Housing

There are many photos in the archive based around the housing issue in the UK: bad housing conditions, issues around ‘gentrification’ of working class areas, actions against evictions, squatting rights, homelessness, etc.

These 3 photos taken by John Sturrock in  Liverpool in 1974 are a perfect illustration of the poverty of housing stock then and, judging by the subjects he has photographed, the poverty of the people forced to live under these conditions.

 

 

 

 

 

 

 

 

 

 

 

John is still working today and can be found here: johnsturrock
Some of his work, both from Report where he worked originally, and at Network which he helped to form later with two other ex-Report photographers, Chris Davies & Laurie Sparham,  is available from reportdigital

John’s photography then was overtly political in character.  He sought a response from anybody viewing his work; challenging them to ask why the situation was as he portrayed it and what were the solutions to the obvious problems that his photographs revealed.

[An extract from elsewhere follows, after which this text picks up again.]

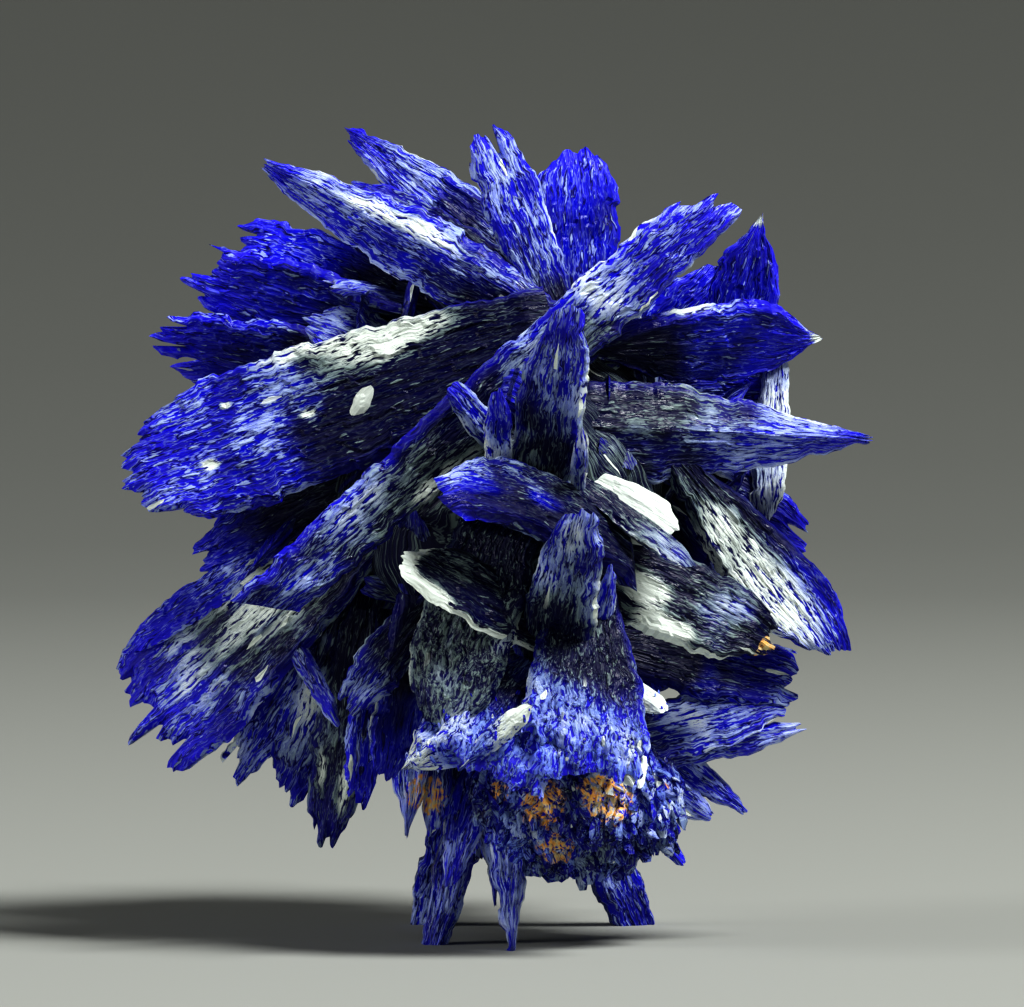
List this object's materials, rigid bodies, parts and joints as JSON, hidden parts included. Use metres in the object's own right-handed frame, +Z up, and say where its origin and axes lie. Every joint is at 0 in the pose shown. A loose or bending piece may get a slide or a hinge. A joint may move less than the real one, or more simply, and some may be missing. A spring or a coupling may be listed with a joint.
{
  "type": "azurite rosette",
  "caption": "Rosette of broad, flat azurite blades grown outwards from one heart, deep blue with torn ends and streaked faces, standing on the cut ends of its lowest blades.",
  "frame": {"origin": "middle of the bounding box's bottom face, on the surface that the rosette rests on", "axes": "+Z up; the front, with the long bar across it, looks along -Y; +X to the right of someone looking at the front"},
  "size_m": [0.0305, 0.0254, 0.0326],
  "materials": {
    "azurite": "vitreous crystal faces, deep azure blue, with pale frosty flecks and a little orange-brown limonite near the base"
  },
  "bodies": {
    "root": {"azurite_rosette": "azurite"}
  },
  "joints": []
}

And the people he photographed always had a dignity about them; they may have been victims of circumstance, but they were not ‘victims’ per se.

His ability to gain the immediate trust of those he photographed is evident here. He has obviously started by photographing the three young children playing in and around the run-down terraced housing; then their young mother has appeared and has agreed to be pictured on the steps of her house with her kids and in the next instance we are in her home with her and her children. Attempting to work in a similar fashion now, in a far less trusting and far more suspicious age, would be harder; but if a photographer has the right approach it is still possible.

As photographers at Report/IFL we always treated everybody we were photographing with equal respect, be they the Prime Minster or the person sweeping the streets. If you can’t relate to somebody when dealing with them face to face, there’s no way you will be able to relate to them with a camera held to your eye creating a further barrier between you.